But it can happen in the opposite order. I recall at least one professional
athlete [0] getting caught with drugs in his bag at the airport, and having
the charges dismissed because (supposedly) his friend had used his bag and
left the drugs in it, without his knowledge. The claim "I didn't know that
existed" (ie, drugs _in the bag_ \-- knowing drugs exist in general is not the
same as knowing drugs exist within your bag) is compatible with the later
claim "given that it does exist, I'm certain as to where it came from"
(knowing someone else had used that bag during the prior week).

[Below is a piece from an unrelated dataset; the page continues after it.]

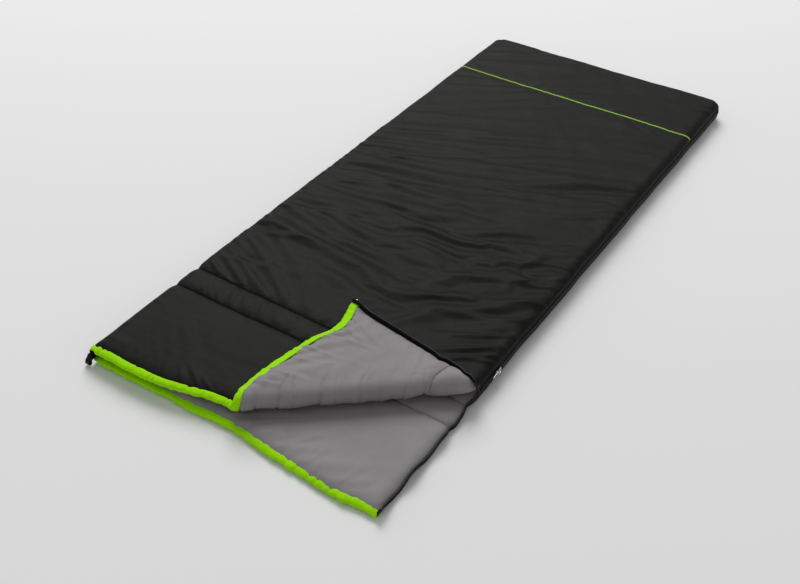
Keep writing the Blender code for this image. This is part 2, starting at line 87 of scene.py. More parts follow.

In the context of this thread, it's quite possible for (some of) the crew of a
ship to be in the dark as to what cargo might be onboard, and therefore to not
_knowingly_ possess contraband or be involved in slave trading. _" Ignorance
of the law is no defense; ignorance of crime is one."_ [1] As kbenson rightly
pointed out, it's not "aiding and abetting" if you don't know crime is
happening; it's only "aiding and abetting" if you're trying to help someone
commit a crime. As the link you yourself posted says, _" It is necessary to
show that the defendant has wilfully associated himself with the crime being
committed"_ \-- not merely that he helped someone who happened to have
committed a crime, but that he intentionally, knowingly, chose to participate
in crime.

[0]
[http://espn.go.com/nba/news/story?id=1906525](http://espn.go.com/nba/news/story?id=1906525)

[1] [http://www.nbcnews.com/id/40709114/ns/us_news-
weird_news/t/i...](http://www.nbcnews.com/id/40709114/ns/us_news-
weird_news/t/ignorance-law-no-defense-ignorance-crime-one/)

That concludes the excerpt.